Copy out all the entries exactly.

## RECORD EXTRACTS
|---|

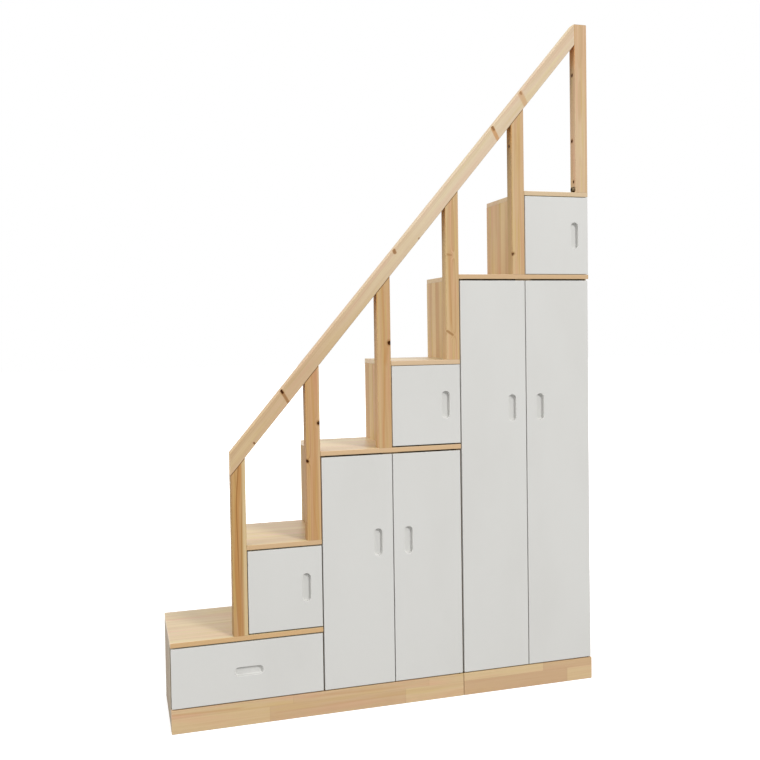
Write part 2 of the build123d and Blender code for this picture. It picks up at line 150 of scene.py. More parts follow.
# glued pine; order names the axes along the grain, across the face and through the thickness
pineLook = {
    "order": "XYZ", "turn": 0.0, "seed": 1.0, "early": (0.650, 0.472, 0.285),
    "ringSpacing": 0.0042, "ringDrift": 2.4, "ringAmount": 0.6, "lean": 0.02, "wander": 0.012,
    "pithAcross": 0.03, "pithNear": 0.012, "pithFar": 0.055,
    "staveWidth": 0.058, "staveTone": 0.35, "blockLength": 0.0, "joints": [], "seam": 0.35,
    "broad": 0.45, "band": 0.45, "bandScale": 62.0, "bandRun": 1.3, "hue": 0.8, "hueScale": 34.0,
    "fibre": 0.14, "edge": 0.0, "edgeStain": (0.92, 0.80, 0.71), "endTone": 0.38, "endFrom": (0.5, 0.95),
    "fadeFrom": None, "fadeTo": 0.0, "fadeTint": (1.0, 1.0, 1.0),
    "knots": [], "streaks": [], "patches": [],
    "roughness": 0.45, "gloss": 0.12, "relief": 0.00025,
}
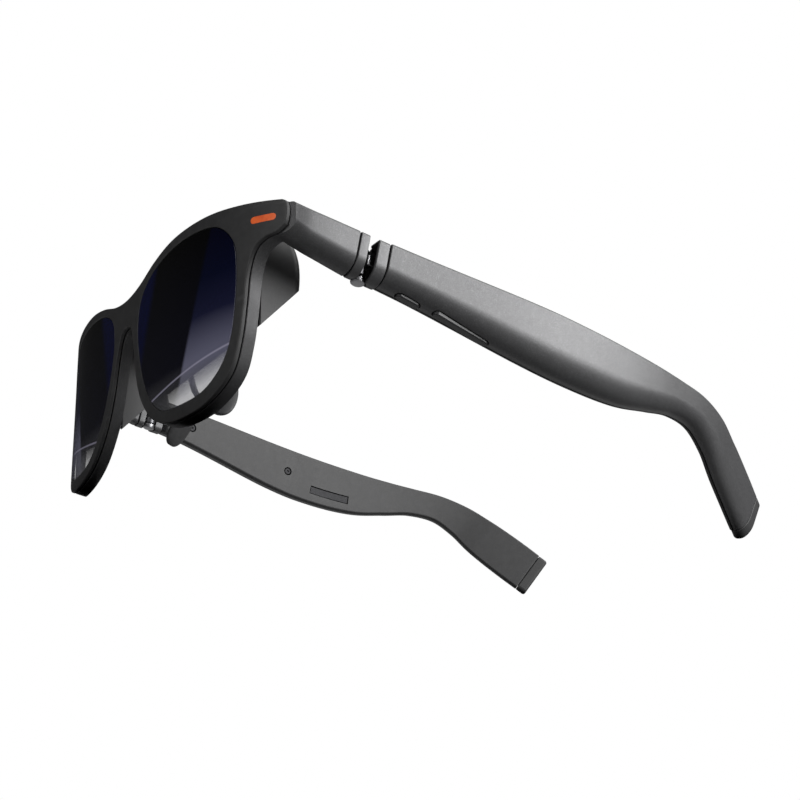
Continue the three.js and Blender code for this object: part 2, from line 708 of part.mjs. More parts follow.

|---|

## ANSWER TO THIS TASK
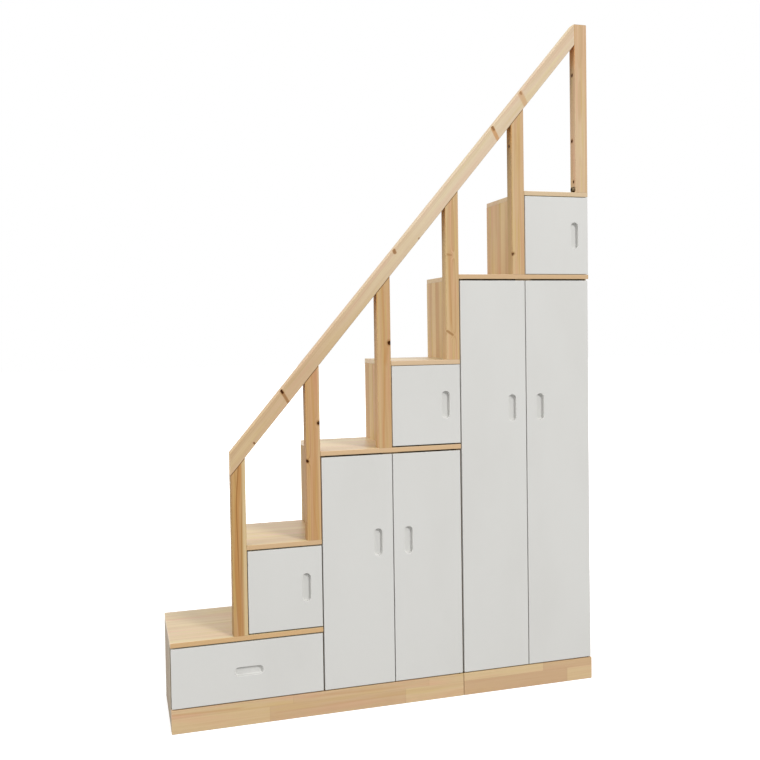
Write part 2 of the build123d and Blender code for this picture. It picks up at line 150 of scene.py. More parts follow.
# glued pine; order names the axes along the grain, across the face and through the thickness
pineLook = {
    "order": "XYZ", "turn": 0.0, "seed": 1.0, "early": (0.650, 0.472, 0.285),
    "ringSpacing": 0.0042, "ringDrift": 2.4, "ringAmount": 0.6, "lean": 0.02, "wander": 0.012,
    "pithAcross": 0.03, "pithNear": 0.012, "pithFar": 0.055,
    "staveWidth": 0.058, "staveTone": 0.35, "blockLength": 0.0, "joints": [], "seam": 0.35,
    "broad": 0.45, "band": 0.45, "bandScale": 62.0, "bandRun": 1.3, "hue": 0.8, "hueScale": 34.0,
    "fibre": 0.14, "edge": 0.0, "edgeStain": (0.92, 0.80, 0.71), "endTone": 0.38, "endFrom": (0.5, 0.95),
    "fadeFrom": None, "fadeTo": 0.0, "fadeTint": (1.0, 1.0, 1.0),
    "knots": [], "streaks": [], "patches": [],
    "roughness": 0.45, "gloss": 0.12, "relief": 0.00025,
}
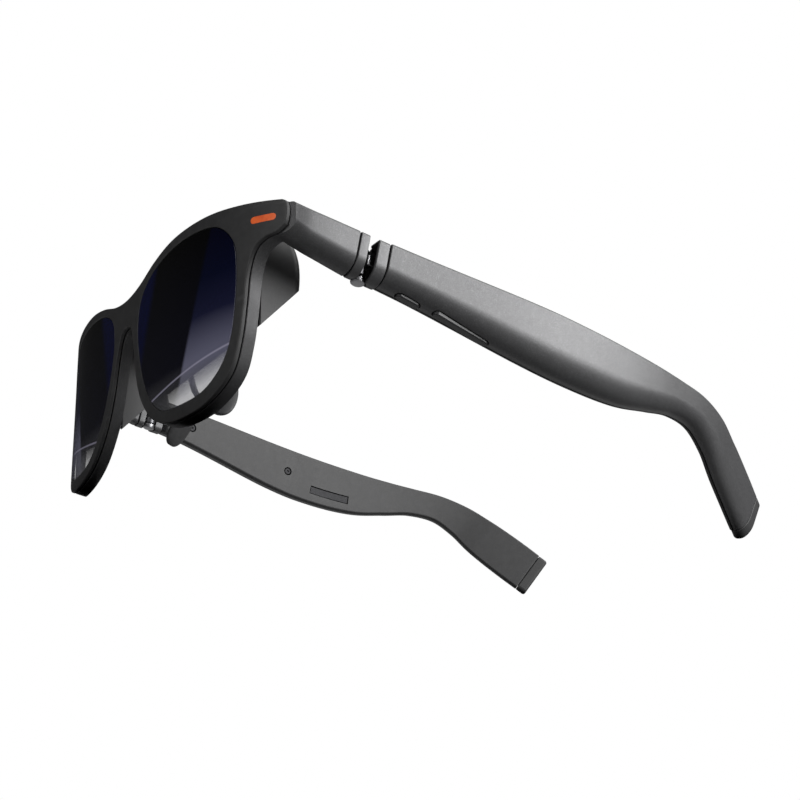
Continue the three.js and Blender code for this object: part 2, from line 708 of part.mjs. More parts follow.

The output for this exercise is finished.